(3D code data)

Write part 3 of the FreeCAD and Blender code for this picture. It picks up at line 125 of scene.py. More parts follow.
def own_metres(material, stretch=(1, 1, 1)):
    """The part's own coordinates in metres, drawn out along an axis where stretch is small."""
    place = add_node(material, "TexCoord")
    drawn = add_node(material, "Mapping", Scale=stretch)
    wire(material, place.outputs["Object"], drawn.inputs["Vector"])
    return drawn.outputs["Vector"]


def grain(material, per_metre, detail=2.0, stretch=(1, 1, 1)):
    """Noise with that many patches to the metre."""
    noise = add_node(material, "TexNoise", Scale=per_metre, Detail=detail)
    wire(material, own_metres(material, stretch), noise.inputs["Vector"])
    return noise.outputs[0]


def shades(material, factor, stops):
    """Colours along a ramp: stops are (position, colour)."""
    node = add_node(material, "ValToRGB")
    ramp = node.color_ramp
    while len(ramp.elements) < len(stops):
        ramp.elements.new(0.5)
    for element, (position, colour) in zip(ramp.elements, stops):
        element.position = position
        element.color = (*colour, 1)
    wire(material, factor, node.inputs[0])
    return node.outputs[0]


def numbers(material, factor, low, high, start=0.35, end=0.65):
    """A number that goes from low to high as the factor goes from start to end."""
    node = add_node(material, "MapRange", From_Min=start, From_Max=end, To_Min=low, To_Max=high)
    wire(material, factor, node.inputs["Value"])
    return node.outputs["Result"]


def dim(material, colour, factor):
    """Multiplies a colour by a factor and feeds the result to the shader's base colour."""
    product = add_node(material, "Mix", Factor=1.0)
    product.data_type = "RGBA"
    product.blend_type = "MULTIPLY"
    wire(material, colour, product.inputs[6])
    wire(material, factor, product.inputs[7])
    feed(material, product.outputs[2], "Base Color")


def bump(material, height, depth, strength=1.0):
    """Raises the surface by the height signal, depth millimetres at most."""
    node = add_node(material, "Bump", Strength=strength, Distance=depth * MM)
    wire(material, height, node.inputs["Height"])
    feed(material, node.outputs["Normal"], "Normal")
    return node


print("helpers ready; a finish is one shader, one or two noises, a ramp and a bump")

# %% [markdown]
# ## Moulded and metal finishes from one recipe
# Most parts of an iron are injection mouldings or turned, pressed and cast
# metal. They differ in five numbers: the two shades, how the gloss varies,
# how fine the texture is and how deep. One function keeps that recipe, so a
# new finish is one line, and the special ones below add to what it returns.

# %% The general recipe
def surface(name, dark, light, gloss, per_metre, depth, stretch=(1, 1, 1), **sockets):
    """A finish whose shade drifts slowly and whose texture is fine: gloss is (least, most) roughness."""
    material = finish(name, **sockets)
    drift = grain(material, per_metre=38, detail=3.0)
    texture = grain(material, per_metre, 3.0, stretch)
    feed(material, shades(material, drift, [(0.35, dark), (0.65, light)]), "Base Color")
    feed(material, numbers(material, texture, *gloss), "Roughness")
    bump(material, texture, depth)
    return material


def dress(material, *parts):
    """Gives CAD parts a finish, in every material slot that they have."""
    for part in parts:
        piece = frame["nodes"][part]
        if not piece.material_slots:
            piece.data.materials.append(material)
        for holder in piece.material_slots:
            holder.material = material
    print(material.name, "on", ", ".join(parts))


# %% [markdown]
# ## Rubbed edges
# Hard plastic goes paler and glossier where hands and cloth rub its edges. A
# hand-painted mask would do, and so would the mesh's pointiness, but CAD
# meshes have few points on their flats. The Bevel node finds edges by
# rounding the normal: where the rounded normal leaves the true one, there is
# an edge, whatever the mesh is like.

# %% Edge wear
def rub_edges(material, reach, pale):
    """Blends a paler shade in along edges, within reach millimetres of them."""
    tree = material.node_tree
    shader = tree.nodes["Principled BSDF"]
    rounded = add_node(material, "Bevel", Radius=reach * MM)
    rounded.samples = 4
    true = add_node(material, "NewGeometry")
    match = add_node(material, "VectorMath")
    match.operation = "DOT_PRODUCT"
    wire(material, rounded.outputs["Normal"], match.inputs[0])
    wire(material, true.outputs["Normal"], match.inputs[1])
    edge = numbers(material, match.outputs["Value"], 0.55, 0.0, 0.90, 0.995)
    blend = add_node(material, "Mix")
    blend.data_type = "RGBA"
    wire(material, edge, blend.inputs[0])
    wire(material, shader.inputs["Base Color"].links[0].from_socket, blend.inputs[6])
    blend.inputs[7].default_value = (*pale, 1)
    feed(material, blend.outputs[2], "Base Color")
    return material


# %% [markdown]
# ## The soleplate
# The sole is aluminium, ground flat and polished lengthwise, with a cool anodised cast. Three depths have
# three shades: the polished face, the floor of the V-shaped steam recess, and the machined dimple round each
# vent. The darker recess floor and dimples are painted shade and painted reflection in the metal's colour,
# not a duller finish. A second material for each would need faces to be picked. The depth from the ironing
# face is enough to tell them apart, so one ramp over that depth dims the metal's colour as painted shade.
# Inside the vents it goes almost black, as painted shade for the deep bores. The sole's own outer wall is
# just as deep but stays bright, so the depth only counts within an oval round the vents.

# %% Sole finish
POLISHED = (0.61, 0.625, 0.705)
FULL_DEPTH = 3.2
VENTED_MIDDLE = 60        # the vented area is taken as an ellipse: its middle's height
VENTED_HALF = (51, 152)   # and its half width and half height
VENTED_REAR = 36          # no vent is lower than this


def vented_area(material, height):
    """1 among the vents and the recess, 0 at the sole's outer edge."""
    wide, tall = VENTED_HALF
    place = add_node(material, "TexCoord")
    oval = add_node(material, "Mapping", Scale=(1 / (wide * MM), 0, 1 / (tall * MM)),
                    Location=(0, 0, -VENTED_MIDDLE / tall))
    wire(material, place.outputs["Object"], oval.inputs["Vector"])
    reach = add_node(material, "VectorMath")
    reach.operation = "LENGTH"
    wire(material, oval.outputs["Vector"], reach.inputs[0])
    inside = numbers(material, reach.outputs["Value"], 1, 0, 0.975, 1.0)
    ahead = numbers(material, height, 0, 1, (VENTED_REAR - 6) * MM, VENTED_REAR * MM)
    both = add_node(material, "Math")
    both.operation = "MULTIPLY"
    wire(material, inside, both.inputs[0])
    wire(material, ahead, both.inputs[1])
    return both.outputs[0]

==

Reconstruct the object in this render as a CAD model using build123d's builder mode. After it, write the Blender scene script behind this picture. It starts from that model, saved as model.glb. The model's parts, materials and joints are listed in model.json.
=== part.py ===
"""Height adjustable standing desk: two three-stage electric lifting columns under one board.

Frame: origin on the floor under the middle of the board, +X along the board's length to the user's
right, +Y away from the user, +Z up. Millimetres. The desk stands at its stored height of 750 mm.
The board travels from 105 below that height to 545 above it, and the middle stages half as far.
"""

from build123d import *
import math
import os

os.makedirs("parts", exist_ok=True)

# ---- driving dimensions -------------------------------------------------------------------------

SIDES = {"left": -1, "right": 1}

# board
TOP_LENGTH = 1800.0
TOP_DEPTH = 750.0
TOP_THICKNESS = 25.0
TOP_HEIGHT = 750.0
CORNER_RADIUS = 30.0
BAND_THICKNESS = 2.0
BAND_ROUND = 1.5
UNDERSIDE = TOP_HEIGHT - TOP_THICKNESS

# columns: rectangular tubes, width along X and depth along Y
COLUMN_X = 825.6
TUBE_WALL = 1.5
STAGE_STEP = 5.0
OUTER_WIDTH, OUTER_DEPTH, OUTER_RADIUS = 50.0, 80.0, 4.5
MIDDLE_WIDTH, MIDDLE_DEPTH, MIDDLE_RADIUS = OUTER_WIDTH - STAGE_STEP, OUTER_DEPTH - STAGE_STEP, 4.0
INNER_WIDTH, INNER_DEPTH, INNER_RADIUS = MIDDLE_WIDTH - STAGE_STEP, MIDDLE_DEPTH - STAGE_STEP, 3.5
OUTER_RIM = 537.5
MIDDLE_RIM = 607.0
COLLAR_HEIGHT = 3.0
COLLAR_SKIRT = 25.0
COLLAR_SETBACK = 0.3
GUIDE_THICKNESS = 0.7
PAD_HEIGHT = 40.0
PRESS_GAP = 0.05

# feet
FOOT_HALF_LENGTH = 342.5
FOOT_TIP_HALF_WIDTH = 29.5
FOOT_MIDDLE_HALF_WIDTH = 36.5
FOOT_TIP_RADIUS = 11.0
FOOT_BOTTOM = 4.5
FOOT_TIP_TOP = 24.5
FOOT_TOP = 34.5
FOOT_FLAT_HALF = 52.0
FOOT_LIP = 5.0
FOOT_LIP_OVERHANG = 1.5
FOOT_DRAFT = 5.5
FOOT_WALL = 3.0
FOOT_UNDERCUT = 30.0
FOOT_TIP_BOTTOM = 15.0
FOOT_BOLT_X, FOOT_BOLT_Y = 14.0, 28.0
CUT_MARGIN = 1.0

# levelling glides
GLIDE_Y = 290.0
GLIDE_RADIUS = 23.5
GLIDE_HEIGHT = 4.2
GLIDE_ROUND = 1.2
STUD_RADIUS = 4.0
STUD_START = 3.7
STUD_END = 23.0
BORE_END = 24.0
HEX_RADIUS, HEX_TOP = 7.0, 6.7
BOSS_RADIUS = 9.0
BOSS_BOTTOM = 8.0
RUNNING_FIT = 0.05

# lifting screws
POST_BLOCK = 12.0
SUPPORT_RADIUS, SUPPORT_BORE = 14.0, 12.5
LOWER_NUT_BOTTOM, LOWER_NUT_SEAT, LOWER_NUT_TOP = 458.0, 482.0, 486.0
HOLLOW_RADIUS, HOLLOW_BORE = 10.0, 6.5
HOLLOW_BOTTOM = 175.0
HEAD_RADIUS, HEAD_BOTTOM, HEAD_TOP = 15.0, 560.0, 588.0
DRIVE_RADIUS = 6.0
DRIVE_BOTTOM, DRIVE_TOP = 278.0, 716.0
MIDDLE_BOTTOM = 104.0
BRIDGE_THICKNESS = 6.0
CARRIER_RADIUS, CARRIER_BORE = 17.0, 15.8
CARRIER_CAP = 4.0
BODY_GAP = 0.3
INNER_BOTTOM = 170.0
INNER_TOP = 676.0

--

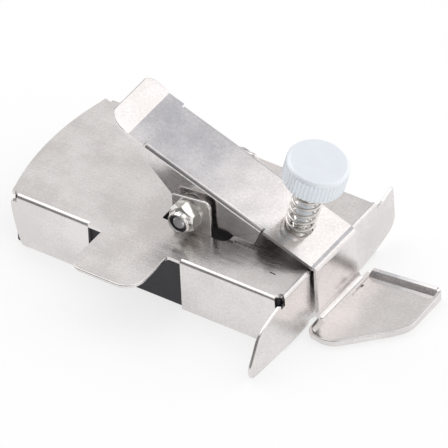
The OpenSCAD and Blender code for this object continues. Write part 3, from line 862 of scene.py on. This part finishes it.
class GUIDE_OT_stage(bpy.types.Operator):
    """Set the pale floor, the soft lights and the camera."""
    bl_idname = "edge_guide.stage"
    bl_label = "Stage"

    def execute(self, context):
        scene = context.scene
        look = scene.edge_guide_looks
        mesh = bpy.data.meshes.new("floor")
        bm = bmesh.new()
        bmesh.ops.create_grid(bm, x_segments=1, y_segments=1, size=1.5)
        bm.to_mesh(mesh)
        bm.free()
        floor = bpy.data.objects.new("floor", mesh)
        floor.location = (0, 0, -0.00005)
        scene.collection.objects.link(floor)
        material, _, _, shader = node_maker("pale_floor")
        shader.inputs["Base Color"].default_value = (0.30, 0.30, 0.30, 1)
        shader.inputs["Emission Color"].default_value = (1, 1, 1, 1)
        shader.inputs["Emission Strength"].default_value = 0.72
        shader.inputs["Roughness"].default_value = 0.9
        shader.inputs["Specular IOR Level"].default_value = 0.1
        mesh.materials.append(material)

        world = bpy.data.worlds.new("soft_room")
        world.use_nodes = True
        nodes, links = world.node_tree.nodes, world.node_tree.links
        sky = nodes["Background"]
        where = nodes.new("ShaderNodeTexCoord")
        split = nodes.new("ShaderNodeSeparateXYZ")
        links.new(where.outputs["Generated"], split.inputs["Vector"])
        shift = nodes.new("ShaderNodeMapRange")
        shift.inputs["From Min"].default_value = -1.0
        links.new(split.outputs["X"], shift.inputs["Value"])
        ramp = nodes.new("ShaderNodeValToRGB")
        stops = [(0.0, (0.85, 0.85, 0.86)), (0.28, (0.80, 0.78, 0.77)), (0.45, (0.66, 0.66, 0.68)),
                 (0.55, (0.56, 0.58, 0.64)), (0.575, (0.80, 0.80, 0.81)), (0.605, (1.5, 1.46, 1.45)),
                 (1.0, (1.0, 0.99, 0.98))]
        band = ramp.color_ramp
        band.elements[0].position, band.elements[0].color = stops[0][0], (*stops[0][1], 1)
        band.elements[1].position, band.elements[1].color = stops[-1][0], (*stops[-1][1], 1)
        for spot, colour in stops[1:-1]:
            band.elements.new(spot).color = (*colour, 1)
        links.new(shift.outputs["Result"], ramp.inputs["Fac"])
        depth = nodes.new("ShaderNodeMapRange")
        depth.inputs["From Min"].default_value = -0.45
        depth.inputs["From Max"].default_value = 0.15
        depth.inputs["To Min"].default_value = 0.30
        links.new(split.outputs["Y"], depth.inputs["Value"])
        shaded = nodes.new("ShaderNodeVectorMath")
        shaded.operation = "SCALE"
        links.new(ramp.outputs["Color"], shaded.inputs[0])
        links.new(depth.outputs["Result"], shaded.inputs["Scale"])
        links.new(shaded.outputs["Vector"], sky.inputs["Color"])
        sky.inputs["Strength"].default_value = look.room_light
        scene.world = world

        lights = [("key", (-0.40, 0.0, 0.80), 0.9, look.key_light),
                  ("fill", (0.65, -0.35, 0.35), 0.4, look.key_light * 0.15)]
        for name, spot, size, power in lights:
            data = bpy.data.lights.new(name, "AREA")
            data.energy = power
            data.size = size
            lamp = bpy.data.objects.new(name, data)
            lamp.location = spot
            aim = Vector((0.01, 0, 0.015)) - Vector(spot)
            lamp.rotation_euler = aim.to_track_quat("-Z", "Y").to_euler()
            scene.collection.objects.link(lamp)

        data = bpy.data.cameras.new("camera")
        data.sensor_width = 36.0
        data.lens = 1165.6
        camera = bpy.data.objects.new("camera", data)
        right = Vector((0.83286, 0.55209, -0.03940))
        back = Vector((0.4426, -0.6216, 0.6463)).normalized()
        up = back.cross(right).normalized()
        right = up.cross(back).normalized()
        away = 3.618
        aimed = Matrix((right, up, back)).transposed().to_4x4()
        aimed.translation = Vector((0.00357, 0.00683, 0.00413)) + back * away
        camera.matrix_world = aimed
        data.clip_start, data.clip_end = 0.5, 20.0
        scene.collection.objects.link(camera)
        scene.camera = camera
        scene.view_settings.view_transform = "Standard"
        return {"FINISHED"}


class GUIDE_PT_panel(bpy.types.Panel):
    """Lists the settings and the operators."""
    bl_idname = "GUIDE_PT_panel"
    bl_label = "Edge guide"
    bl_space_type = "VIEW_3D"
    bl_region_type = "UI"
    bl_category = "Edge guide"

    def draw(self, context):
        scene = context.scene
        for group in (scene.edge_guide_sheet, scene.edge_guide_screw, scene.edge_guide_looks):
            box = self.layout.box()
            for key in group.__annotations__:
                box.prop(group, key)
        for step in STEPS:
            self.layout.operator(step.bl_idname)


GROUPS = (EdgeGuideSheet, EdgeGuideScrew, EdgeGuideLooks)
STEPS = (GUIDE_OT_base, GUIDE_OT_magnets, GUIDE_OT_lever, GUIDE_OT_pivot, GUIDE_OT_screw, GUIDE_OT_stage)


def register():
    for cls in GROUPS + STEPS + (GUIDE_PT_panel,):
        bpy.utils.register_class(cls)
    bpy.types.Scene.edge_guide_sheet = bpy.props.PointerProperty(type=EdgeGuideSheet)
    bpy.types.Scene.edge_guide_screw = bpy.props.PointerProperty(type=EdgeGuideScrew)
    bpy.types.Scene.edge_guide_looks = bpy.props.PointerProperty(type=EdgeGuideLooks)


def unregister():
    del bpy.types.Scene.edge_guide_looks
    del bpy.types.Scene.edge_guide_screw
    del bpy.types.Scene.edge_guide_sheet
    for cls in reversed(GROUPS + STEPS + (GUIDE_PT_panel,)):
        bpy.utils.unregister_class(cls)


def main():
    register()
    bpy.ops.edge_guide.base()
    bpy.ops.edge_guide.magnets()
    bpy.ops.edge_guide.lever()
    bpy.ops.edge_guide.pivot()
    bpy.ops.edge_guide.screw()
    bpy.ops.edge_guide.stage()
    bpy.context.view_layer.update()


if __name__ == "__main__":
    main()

Requirement >> Set down exactly the lines from the line that contains "The OpenSCAD and" to the line that contains "mesh.materials.append(material)", both lines included, and nothing more.

Answer to the task >>
The OpenSCAD and Blender code for this object continues. Write part 3, from line 862 of scene.py on. This part finishes it.
class GUIDE_OT_stage(bpy.types.Operator):
    """Set the pale floor, the soft lights and the camera."""
    bl_idname = "edge_guide.stage"
    bl_label = "Stage"

    def execute(self, context):
        scene = context.scene
        look = scene.edge_guide_looks
        mesh = bpy.data.meshes.new("floor")
        bm = bmesh.new()
        bmesh.ops.create_grid(bm, x_segments=1, y_segments=1, size=1.5)
        bm.to_mesh(mesh)
        bm.free()
        floor = bpy.data.objects.new("floor", mesh)
        floor.location = (0, 0, -0.00005)
        scene.collection.objects.link(floor)
        material, _, _, shader = node_maker("pale_floor")
        shader.inputs["Base Color"].default_value = (0.30, 0.30, 0.30, 1)
        shader.inputs["Emission Color"].default_value = (1, 1, 1, 1)
        shader.inputs["Emission Strength"].default_value = 0.72
        shader.inputs["Roughness"].default_value = 0.9
        shader.inputs["Specular IOR Level"].default_value = 0.1
        mesh.materials.append(material)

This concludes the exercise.